▶ [TASK STATEMENT]
Write out the whole listing, matching it exactly.

▶ [RECORDED INFORMATION]
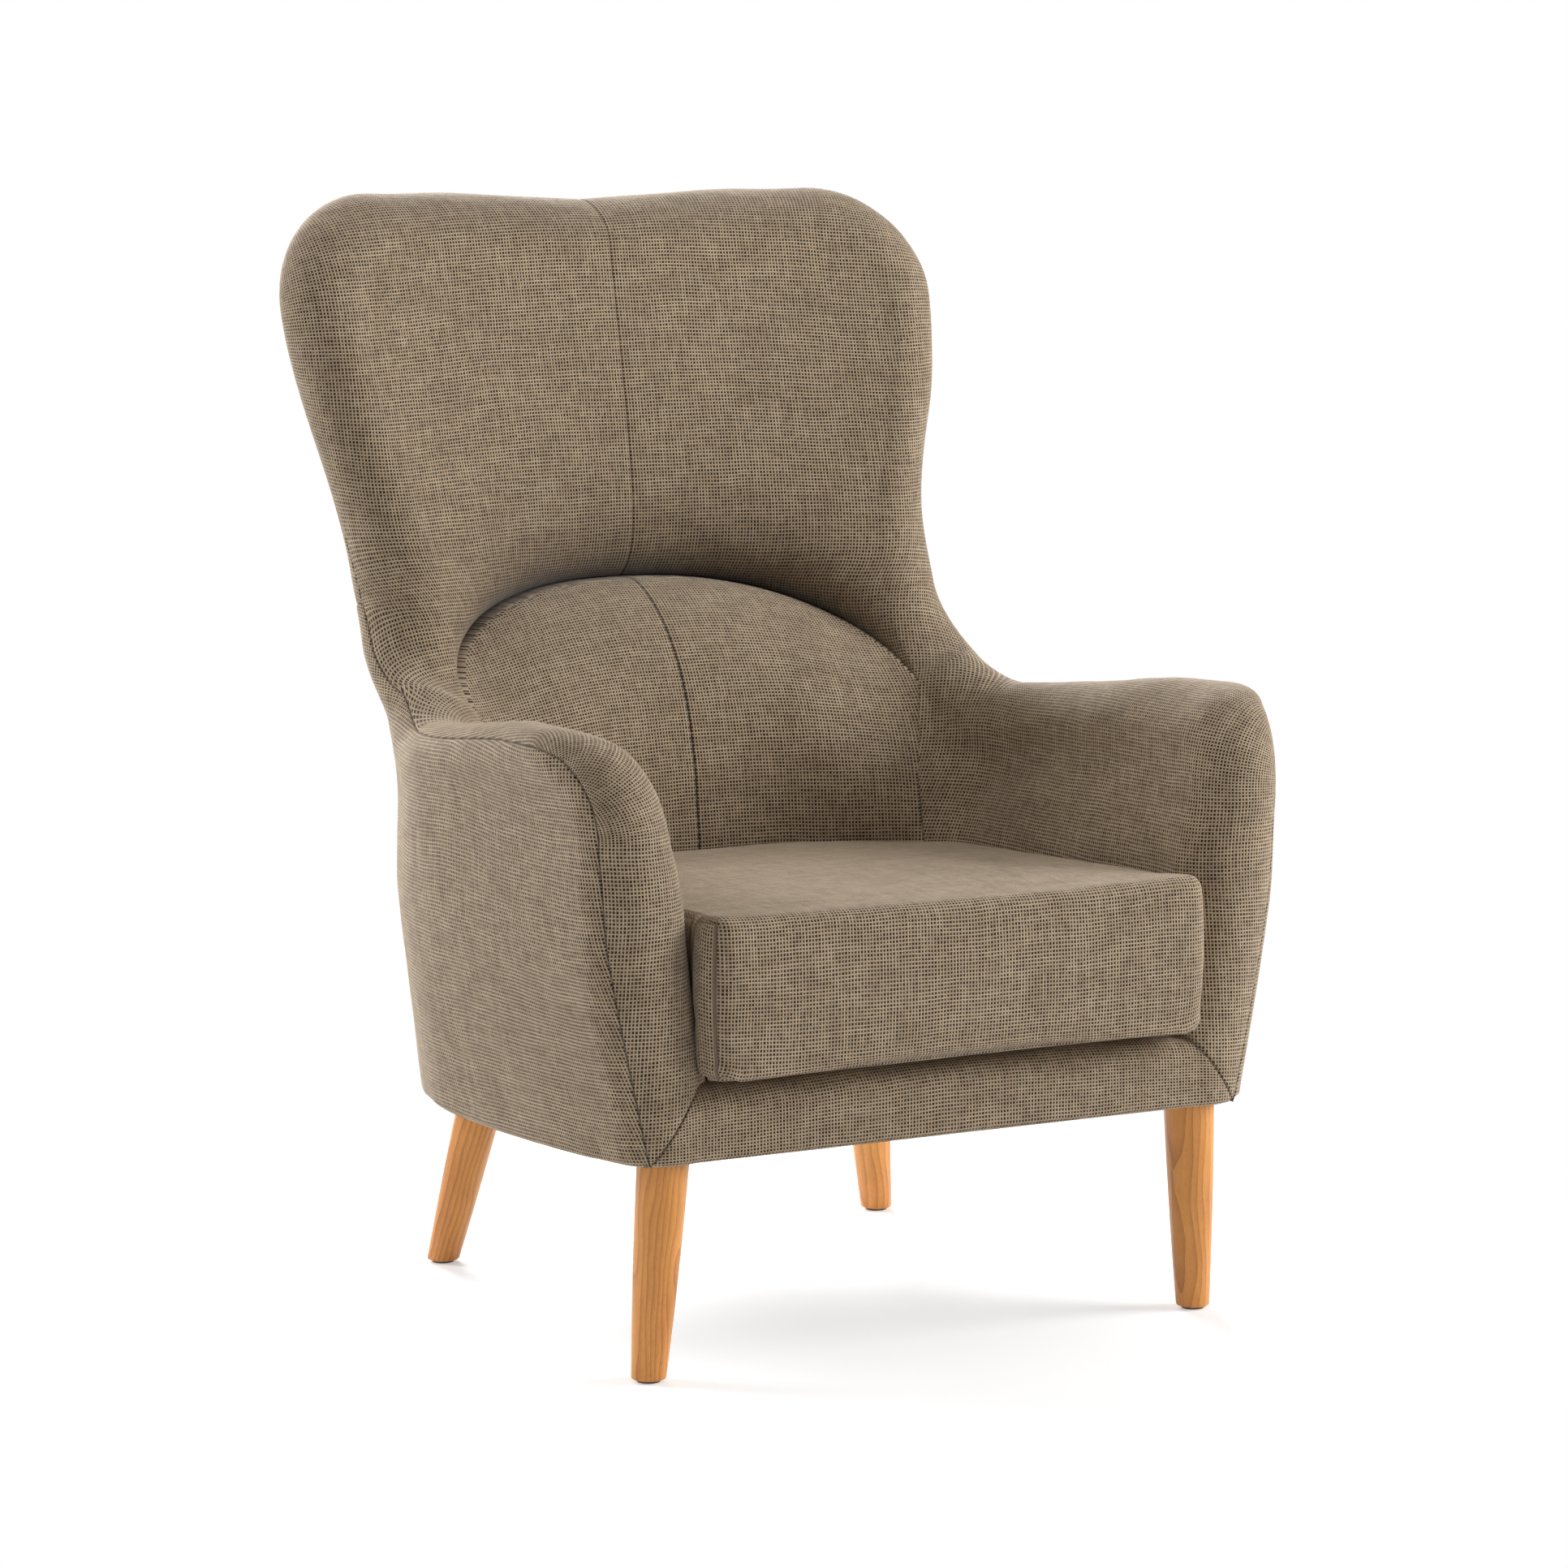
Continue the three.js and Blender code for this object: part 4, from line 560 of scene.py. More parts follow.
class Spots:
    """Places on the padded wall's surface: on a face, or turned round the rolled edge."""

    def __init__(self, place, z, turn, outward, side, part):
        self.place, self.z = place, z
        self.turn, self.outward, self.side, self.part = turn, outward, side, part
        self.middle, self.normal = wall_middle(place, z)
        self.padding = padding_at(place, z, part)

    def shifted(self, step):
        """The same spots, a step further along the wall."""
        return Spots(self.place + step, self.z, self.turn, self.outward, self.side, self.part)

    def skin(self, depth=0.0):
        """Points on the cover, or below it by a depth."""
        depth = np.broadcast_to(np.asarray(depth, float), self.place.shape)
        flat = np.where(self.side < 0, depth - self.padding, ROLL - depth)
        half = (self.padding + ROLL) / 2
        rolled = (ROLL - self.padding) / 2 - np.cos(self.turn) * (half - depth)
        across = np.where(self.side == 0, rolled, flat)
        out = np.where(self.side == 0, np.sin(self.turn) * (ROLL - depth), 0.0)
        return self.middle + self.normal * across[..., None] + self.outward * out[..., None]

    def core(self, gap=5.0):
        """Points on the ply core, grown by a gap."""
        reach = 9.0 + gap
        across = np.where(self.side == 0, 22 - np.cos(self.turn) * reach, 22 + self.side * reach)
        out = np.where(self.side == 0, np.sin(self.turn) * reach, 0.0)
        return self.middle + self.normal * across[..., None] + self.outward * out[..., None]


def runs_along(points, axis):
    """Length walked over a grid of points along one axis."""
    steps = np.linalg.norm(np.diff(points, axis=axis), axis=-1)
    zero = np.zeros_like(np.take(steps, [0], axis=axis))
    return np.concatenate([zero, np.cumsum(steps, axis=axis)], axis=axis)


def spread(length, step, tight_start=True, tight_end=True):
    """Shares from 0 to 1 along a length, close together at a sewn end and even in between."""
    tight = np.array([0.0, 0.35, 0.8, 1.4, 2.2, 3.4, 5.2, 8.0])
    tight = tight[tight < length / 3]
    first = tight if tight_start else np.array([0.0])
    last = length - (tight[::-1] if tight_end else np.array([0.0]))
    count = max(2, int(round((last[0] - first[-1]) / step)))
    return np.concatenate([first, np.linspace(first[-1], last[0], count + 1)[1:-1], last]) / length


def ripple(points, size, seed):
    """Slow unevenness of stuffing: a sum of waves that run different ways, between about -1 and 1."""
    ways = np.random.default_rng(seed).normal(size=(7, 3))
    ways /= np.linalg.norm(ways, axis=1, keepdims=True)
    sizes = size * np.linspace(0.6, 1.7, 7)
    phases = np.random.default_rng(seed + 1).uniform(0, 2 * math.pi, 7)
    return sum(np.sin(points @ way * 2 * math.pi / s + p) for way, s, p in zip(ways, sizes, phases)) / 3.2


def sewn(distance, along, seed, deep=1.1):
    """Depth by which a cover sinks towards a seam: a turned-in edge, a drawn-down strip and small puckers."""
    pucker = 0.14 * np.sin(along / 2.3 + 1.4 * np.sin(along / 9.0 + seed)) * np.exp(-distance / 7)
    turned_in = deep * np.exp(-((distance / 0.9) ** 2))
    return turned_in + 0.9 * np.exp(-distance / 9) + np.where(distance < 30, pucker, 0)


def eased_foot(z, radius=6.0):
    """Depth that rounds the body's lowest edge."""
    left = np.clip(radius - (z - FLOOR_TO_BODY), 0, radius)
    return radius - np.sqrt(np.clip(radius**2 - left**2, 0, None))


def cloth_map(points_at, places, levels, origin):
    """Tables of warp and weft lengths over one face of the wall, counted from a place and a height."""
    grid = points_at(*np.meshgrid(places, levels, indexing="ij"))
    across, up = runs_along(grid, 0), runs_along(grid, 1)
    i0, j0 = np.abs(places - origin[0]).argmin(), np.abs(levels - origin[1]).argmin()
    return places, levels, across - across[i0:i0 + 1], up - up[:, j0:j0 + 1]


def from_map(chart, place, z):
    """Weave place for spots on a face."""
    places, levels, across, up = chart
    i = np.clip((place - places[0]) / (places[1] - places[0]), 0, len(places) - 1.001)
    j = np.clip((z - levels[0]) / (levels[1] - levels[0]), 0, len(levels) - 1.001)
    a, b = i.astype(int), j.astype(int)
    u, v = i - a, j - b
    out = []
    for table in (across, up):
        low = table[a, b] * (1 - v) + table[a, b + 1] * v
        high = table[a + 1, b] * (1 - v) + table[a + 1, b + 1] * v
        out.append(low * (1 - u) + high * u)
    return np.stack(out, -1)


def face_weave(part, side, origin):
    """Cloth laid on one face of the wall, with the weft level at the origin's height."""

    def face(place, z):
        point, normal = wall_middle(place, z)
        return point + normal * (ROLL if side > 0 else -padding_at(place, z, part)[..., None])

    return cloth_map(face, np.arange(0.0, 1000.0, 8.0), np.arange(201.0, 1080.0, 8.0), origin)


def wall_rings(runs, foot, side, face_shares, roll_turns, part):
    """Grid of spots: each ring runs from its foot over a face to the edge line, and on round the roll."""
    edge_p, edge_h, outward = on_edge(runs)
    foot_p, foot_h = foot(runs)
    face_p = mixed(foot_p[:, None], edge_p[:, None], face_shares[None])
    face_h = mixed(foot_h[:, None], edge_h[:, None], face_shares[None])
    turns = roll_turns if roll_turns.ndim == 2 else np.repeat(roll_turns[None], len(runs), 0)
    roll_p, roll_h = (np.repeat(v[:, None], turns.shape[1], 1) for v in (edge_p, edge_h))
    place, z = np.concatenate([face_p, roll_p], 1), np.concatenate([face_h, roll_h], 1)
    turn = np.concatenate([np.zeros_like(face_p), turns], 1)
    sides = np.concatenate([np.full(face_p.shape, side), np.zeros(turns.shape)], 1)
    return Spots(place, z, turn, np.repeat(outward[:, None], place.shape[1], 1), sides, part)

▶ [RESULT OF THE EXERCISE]
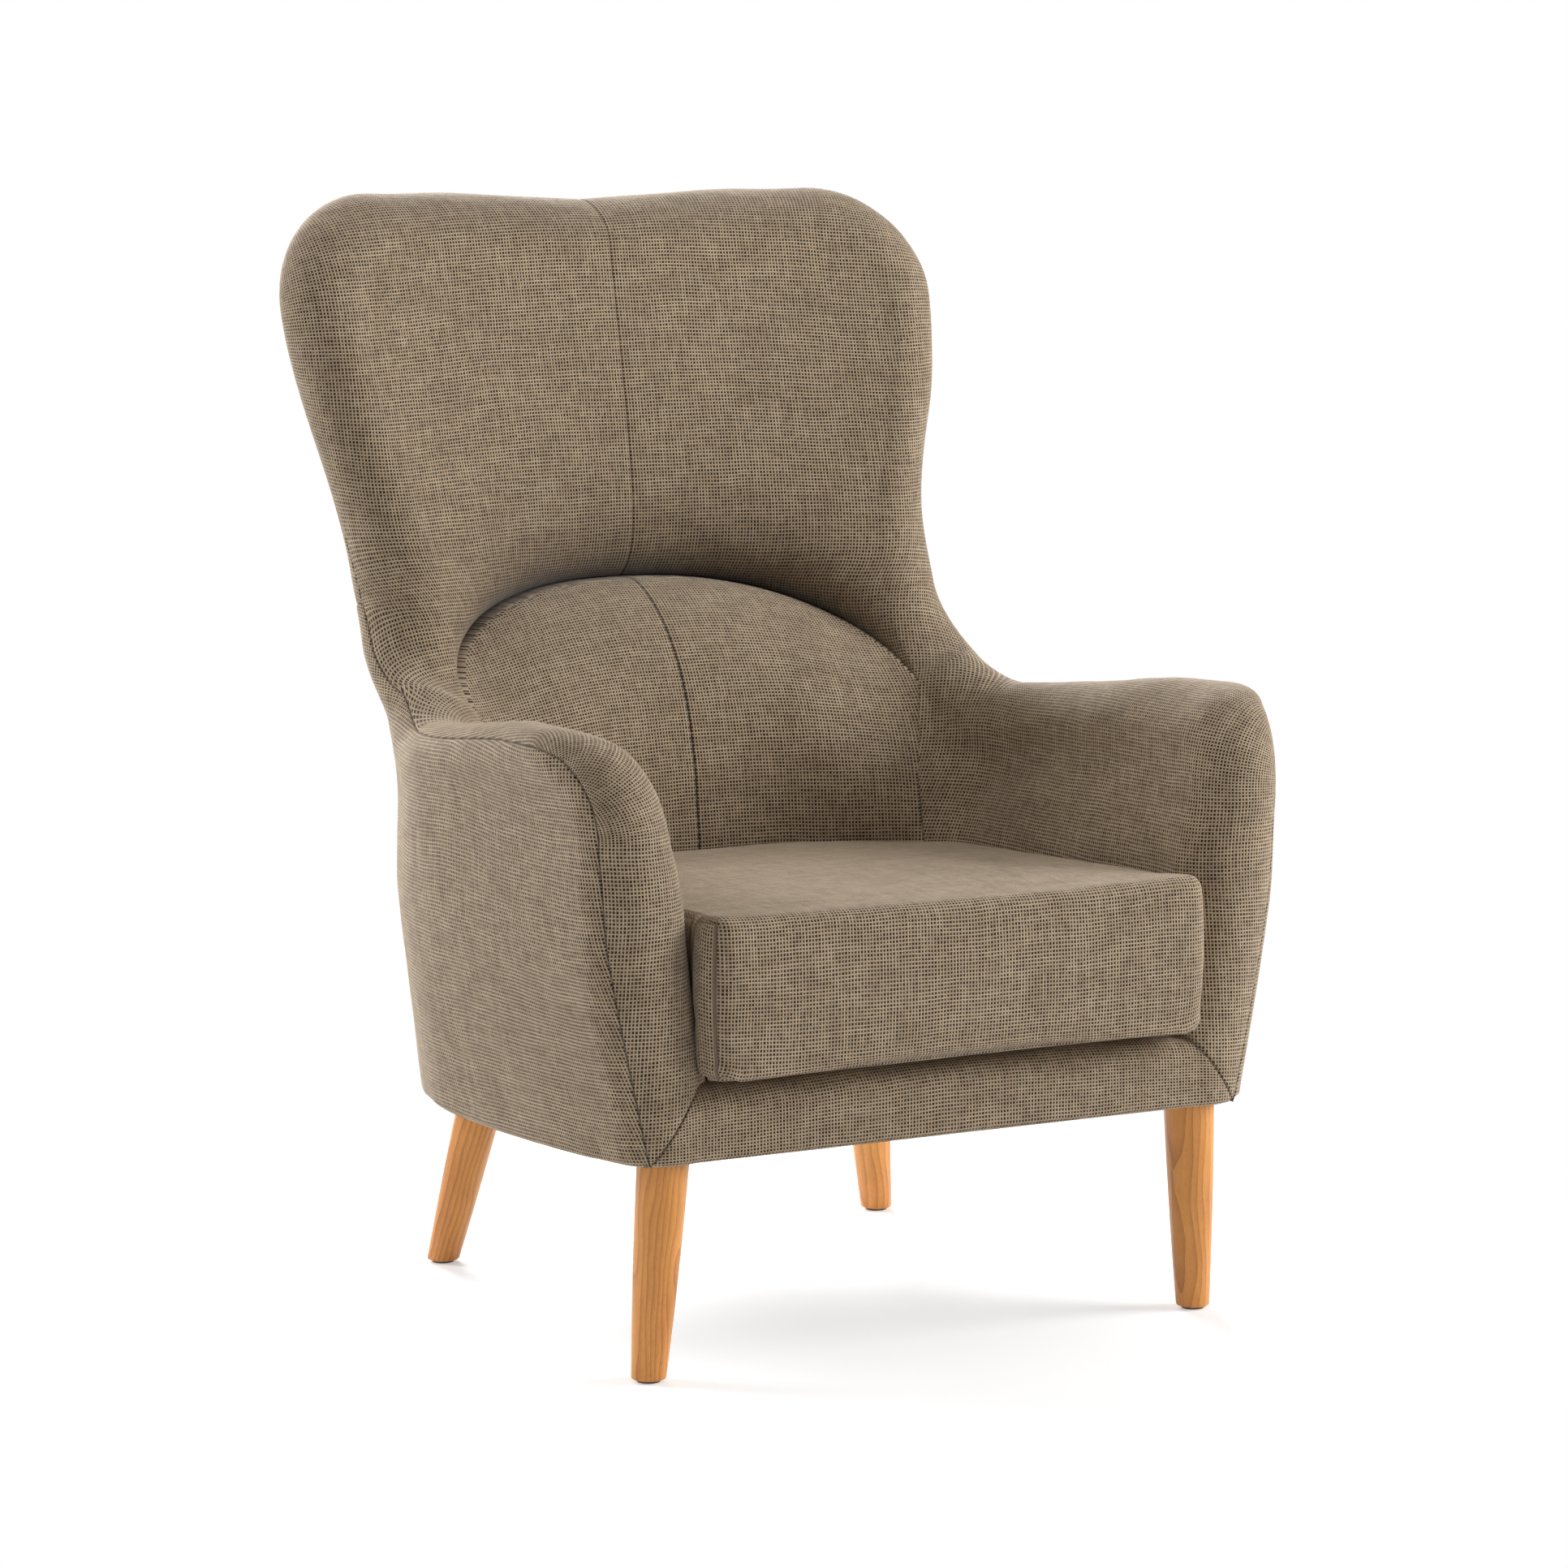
Continue the three.js and Blender code for this object: part 4, from line 560 of scene.py. More parts follow.
class Spots:
    """Places on the padded wall's surface: on a face, or turned round the rolled edge."""

    def __init__(self, place, z, turn, outward, side, part):
        self.place, self.z = place, z
        self.turn, self.outward, self.side, self.part = turn, outward, side, part
        self.middle, self.normal = wall_middle(place, z)
        self.padding = padding_at(place, z, part)

    def shifted(self, step):
        """The same spots, a step further along the wall."""
        return Spots(self.place + step, self.z, self.turn, self.outward, self.side, self.part)

    def skin(self, depth=0.0):
        """Points on the cover, or below it by a depth."""
        depth = np.broadcast_to(np.asarray(depth, float), self.place.shape)
        flat = np.where(self.side < 0, depth - self.padding, ROLL - depth)
        half = (self.padding + ROLL) / 2
        rolled = (ROLL - self.padding) / 2 - np.cos(self.turn) * (half - depth)
        across = np.where(self.side == 0, rolled, flat)
        out = np.where(self.side == 0, np.sin(self.turn) * (ROLL - depth), 0.0)
        return self.middle + self.normal * across[..., None] + self.outward * out[..., None]

    def core(self, gap=5.0):
        """Points on the ply core, grown by a gap."""
        reach = 9.0 + gap
        across = np.where(self.side == 0, 22 - np.cos(self.turn) * reach, 22 + self.side * reach)
        out = np.where(self.side == 0, np.sin(self.turn) * reach, 0.0)
        return self.middle + self.normal * across[..., None] + self.outward * out[..., None]


def runs_along(points, axis):
    """Length walked over a grid of points along one axis."""
    steps = np.linalg.norm(np.diff(points, axis=axis), axis=-1)
    zero = np.zeros_like(np.take(steps, [0], axis=axis))
    return np.concatenate([zero, np.cumsum(steps, axis=axis)], axis=axis)


def spread(length, step, tight_start=True, tight_end=True):
    """Shares from 0 to 1 along a length, close together at a sewn end and even in between."""
    tight = np.array([0.0, 0.35, 0.8, 1.4, 2.2, 3.4, 5.2, 8.0])
    tight = tight[tight < length / 3]
    first = tight if tight_start else np.array([0.0])
    last = length - (tight[::-1] if tight_end else np.array([0.0]))
    count = max(2, int(round((last[0] - first[-1]) / step)))
    return np.concatenate([first, np.linspace(first[-1], last[0], count + 1)[1:-1], last]) / length


def ripple(points, size, seed):
    """Slow unevenness of stuffing: a sum of waves that run different ways, between about -1 and 1."""
    ways = np.random.default_rng(seed).normal(size=(7, 3))
    ways /= np.linalg.norm(ways, axis=1, keepdims=True)
    sizes = size * np.linspace(0.6, 1.7, 7)
    phases = np.random.default_rng(seed + 1).uniform(0, 2 * math.pi, 7)
    return sum(np.sin(points @ way * 2 * math.pi / s + p) for way, s, p in zip(ways, sizes, phases)) / 3.2


def sewn(distance, along, seed, deep=1.1):
    """Depth by which a cover sinks towards a seam: a turned-in edge, a drawn-down strip and small puckers."""
    pucker = 0.14 * np.sin(along / 2.3 + 1.4 * np.sin(along / 9.0 + seed)) * np.exp(-distance / 7)
    turned_in = deep * np.exp(-((distance / 0.9) ** 2))
    return turned_in + 0.9 * np.exp(-distance / 9) + np.where(distance < 30, pucker, 0)


def eased_foot(z, radius=6.0):
    """Depth that rounds the body's lowest edge."""
    left = np.clip(radius - (z - FLOOR_TO_BODY), 0, radius)
    return radius - np.sqrt(np.clip(radius**2 - left**2, 0, None))


def cloth_map(points_at, places, levels, origin):
    """Tables of warp and weft lengths over one face of the wall, counted from a place and a height."""
    grid = points_at(*np.meshgrid(places, levels, indexing="ij"))
    across, up = runs_along(grid, 0), runs_along(grid, 1)
    i0, j0 = np.abs(places - origin[0]).argmin(), np.abs(levels - origin[1]).argmin()
    return places, levels, across - across[i0:i0 + 1], up - up[:, j0:j0 + 1]


def from_map(chart, place, z):
    """Weave place for spots on a face."""
    places, levels, across, up = chart
    i = np.clip((place - places[0]) / (places[1] - places[0]), 0, len(places) - 1.001)
    j = np.clip((z - levels[0]) / (levels[1] - levels[0]), 0, len(levels) - 1.001)
    a, b = i.astype(int), j.astype(int)
    u, v = i - a, j - b
    out = []
    for table in (across, up):
        low = table[a, b] * (1 - v) + table[a, b + 1] * v
        high = table[a + 1, b] * (1 - v) + table[a + 1, b + 1] * v
        out.append(low * (1 - u) + high * u)
    return np.stack(out, -1)


def face_weave(part, side, origin):
    """Cloth laid on one face of the wall, with the weft level at the origin's height."""

    def face(place, z):
        point, normal = wall_middle(place, z)
        return point + normal * (ROLL if side > 0 else -padding_at(place, z, part)[..., None])

    return cloth_map(face, np.arange(0.0, 1000.0, 8.0), np.arange(201.0, 1080.0, 8.0), origin)


def wall_rings(runs, foot, side, face_shares, roll_turns, part):
    """Grid of spots: each ring runs from its foot over a face to the edge line, and on round the roll."""
    edge_p, edge_h, outward = on_edge(runs)
    foot_p, foot_h = foot(runs)
    face_p = mixed(foot_p[:, None], edge_p[:, None], face_shares[None])
    face_h = mixed(foot_h[:, None], edge_h[:, None], face_shares[None])
    turns = roll_turns if roll_turns.ndim == 2 else np.repeat(roll_turns[None], len(runs), 0)
    roll_p, roll_h = (np.repeat(v[:, None], turns.shape[1], 1) for v in (edge_p, edge_h))
    place, z = np.concatenate([face_p, roll_p], 1), np.concatenate([face_h, roll_h], 1)
    turn = np.concatenate([np.zeros_like(face_p), turns], 1)
    sides = np.concatenate([np.full(face_p.shape, side), np.zeros(turns.shape)], 1)
    return Spots(place, z, turn, np.repeat(outward[:, None], place.shape[1], 1), sides, part)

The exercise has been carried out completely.